All the same, I think I'm going to see if I can maybe put masking tape over the speaker or something.  When my mom calls, she says it sounds like I'm living in a nut house.

I think it's one of those toys people only get as gifts from people who won't be living in the house with it. Surely no one would buy it for their own house... well, not on purpose, anyway.

"...Like you're living in a nut house" (Click to Enlarge)

Friday, February 10, 2012

Adorable At First...

I remember a few months ago the first time my little boy crawled up to me, grabbed on to my pant legs and pulled himself to standing.

I looked down into his big brown eyes with pride, amazement and delight. My big boy was getting so strong! He would be walking soon, I remarked to myself. Aww, he's showing me that he wants to be with me. I melted a bit at that thought. I'm even pretty sure I called my husband over to witness this fantastic milestone in our son's development.

It's still pretty cute, but I admit my reaction isn't always the same a few months and hundreds of pant-leg climbs later.

Click to Enlarge

Thursday, February 02, 2012

This is Why We Don't Co-Sleep

I don't know how people can co-sleep with their kids.

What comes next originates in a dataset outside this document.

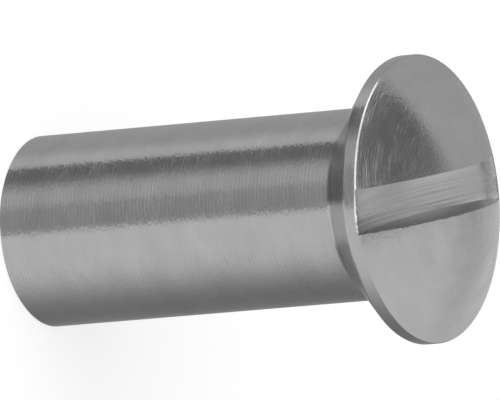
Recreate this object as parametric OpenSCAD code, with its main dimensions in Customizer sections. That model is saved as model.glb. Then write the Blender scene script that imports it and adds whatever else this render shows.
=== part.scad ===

I know a lot of people do it successfully and love it, but I don't know how they do it.

We had the little tyke in our room in a bassinet for the first few months, and while convenient and comforting in many ways, it was certainly not conducive to good sleep. We would leap into action at the tiniest gurgle. So he's pretty much had his own space to sleep from early on.

Recently, our little guy was a bit feverish and feeling out of sorts. We were in a hotel away from home, so we thought we'd let him sleep with us. Maybe having us near him would be reassuring for him, we thought.

I guess it worked, because by morning (and by "morning", I mean "3:30 in the morning"), he was all better.

Click to Enlarge

Ah well. It was worth a try. I guess co-sleeping just isn't for everyone.